In two words, The Simpsons was able to sum up the importance of funding education. Not to disparage my favorite show, but this is a concept so easy, even Barney Gumble can grasp it. Why is it then that politicians will pay lip service to the importance of education, and then slash funding? How is it that these politicians can claim to be working for a brighter future and get away with crippling that future by lowering the quality of education available to kids?

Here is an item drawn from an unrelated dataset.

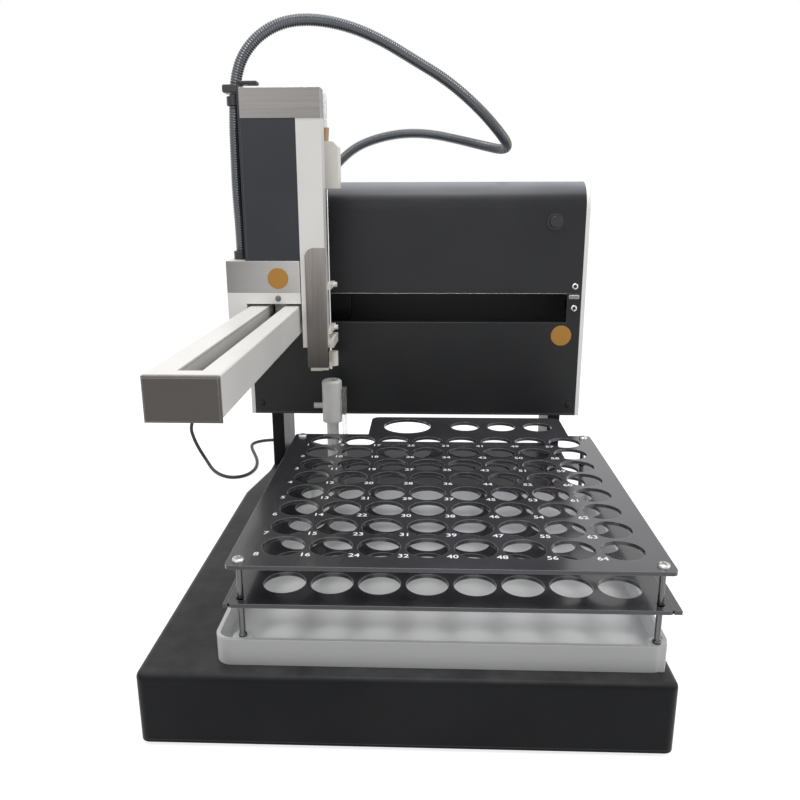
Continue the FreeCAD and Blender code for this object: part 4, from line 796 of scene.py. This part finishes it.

Stories of educational malpractice at the highest levels are becoming more frequent this year. Michigan’s new governor, Rick Snyder, is looking at cutting $300 per pupil on top of the $170 per pupil cuts that have already been approved. In some districts, this amounts to multiple millions of dollars in funding gone. In Providence, Rhode Island, the school board voted to send termination letters to every teacher in order to help balance the budget. In Wisconsin, the loss of collective bargaining rights could mean that many teachers will no longer be able to afford to continue teaching.
Maybe I’m a little too young to understand how this all works, but how is pushing thousands of talented, passionate teachers out of jobs supposed to help the country? If we want to set the foundations for future success, then wouldn’t it make sense to create more opportunities for our young people rather than take them away?
When deep cuts are made to education, often the first programs to fall by the wayside are arts and music. That means we are depriving our students of chances to develop the important creative skills to be successful in the modern world. Sounds like a mistake to me.
Look, I understand that things are still bad. But I know that the solution isn’t to continue cutting education. Education is going to be what helps economies rebound. Education is going to help us come back stronger. If we continue to make cuts, we’re just mortgaging our future.